I was talking to my counselor the other day about the fact that sometimes I say mean jabbing things to my partner and I want to stop doing that. She asked me why I say mean jabbing things. I said that it’s because my partner sometimes says mean jabbing things to me and so I feel justified in retaliating. My counselor then told me about the “victim-perpetrator seesaw.” That sounded like a horrid funhouse ride in H-E-double hockey sticks at first, but after she explained it I understood: when one person is disempowered [by a mean jabbing remark] she feels bad and so to get out of feeling bad, she retaliates. You can picture the victim-perpetrator seesaw going back and forth, on and on, forevermore…UNTIL…you realize that it doesn’t feel good on either side. It is never balanced! It’s always one up, one down, each position maintaining it’s own particular brand of misery. After I had this conversation with my counselor, two interesting things happened to cement in my mind the theme of balance.
Interesting thing one: I read an article in the news that according to the United Nations Population Fund, the global population is going to reach 7 billion people on this Halloween. There is some nervousness about how Mother Earth will cope with these rising numbers (we’re the perp in this one by the way). After I read the article on the population, I remembered reading a different article that stated that ancient tribes practiced infanticide in order to maintain efficacious hunting/gathering. They knew that if there were too many people, they would all suffer.
Interesting thing two: I started a new block studying ancient India with my fifth grade class. Yesterday we talked about the goddess Kali. While studying up on Kali for myself, I came upon this poem by the mystic poet Ramprasad (don’t skip the poem! It’s really good!):
Mother, incomparably arrayed.
Hair flying, stripped down.
You battle-dance on Shiva’s heart,
A garland of heads that bounce off
Your heavy hips, chopped-off hands
For a belt, the bodies of infants
For earrings, and the lips,
The teeth like jasmine, the face
A lotus blossomed, the laugh.
And the dark body boiling up and out
Like a storm cloud, and those feet
Whose beauty is only deepened by blood.
So Prasad cries: My mind is dancing! Can I take much more? Can I bear An impossible beauty?

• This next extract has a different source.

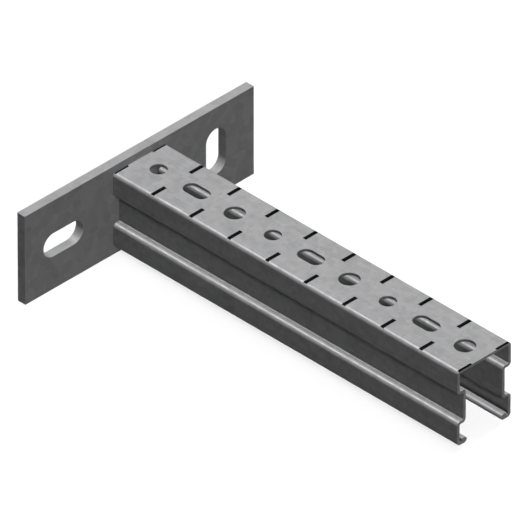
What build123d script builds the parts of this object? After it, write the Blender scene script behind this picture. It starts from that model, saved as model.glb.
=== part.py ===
from build123d import *
import os
from math import radians, tan

# Cantilever strut arm: a flat steel wall plate with one length of roll-formed strut channel
# welded square to it. The channel's web is on top and its open side faces down.
#
# Frame: the origin is the middle of the plate's back face, the face that lies on the wall.
# +X runs out of the wall along the arm, +Y along the plate, +Z up. All sizes are millimetres.

# Wall plate, a cut length of flat bar
plate_length = 150.0
plate_height = 50.0
plate_thickness = 5.0
wall_slot_spacing = 100.0
wall_slot_length = 26.0
wall_slot_width = 13.0

# Strut channel, outside sizes of the folded strip
arm_length = 225.0
channel_width = 35.0
channel_height = 42.0
sheet_thickness = 1.5
inside_bend_radius = 0.5
recess_depth = 4.0
recess_height = 15.5
lip_width = 6.25

# Closed hem of the lips: the gap left between its two layers, and the pocket left
# between its cut edge and the inner face of the side wall
hem_gap = 0.1
hem_pocket = 1.25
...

(It’s a very different kind of love story than the ones we’re used to these days) After I read the poem to my class, we drew pictures of Kali dancing on Shiva’s heart, tongue hanging out, eyes wide and white, a different weapon or a demon conk in each her many hands, skulls around her neck and severed heads around her waist…my fifth graders were aghast at the sight! (ok, they were more grossed out than aghast, but whatever, man). I explained to them that Kali is the goddess of destruction. She tears down the old in order to make way for the new. While she may be fierce and bloody, without her there could be no world.
My point may not be obvious here, so I’ll go ahead and bring it home for you: Balance is a interesting and complex maneuver. Often something needs to sacrificed in order to maintain it. The choice of what I choose to let go of in order to maintain balance is my own. Do I throw the baby out with the bathwater? Do I cut my losses? Cut the fat? Do I [fill in favorite aphorism here] in order to survive? Kali is equally happy to destroy healthy tissue or necrotic sludge. The choice of what to offer her is mine alone.
My counselor’s suggestion to the problem was to instruct me to visualize my life with my partner not as a hellish seesaw, but as a journey taken side by side, one in which we help each other over fences, pick each other flowers and treat each other kindly, because we love and respect each other.
So that’s how I will balance my little seesaw. And who knows? If enough little seesaws get balanced…the whole globe could feel the effect.


i love this! resonates perfectly with me. i’m reading it to my friend on the ride home. thanks!
Sweet! Glad you liked it. Funny thing, I reread it after you commented and realized that I was doing the EXACT same thing as before I wrote the post!!! Sheesh. You’d think I’d learn something for real one of these times.
Hey! I missed this comment! Thanks…
A very timely message. It needs to be published where many can see it.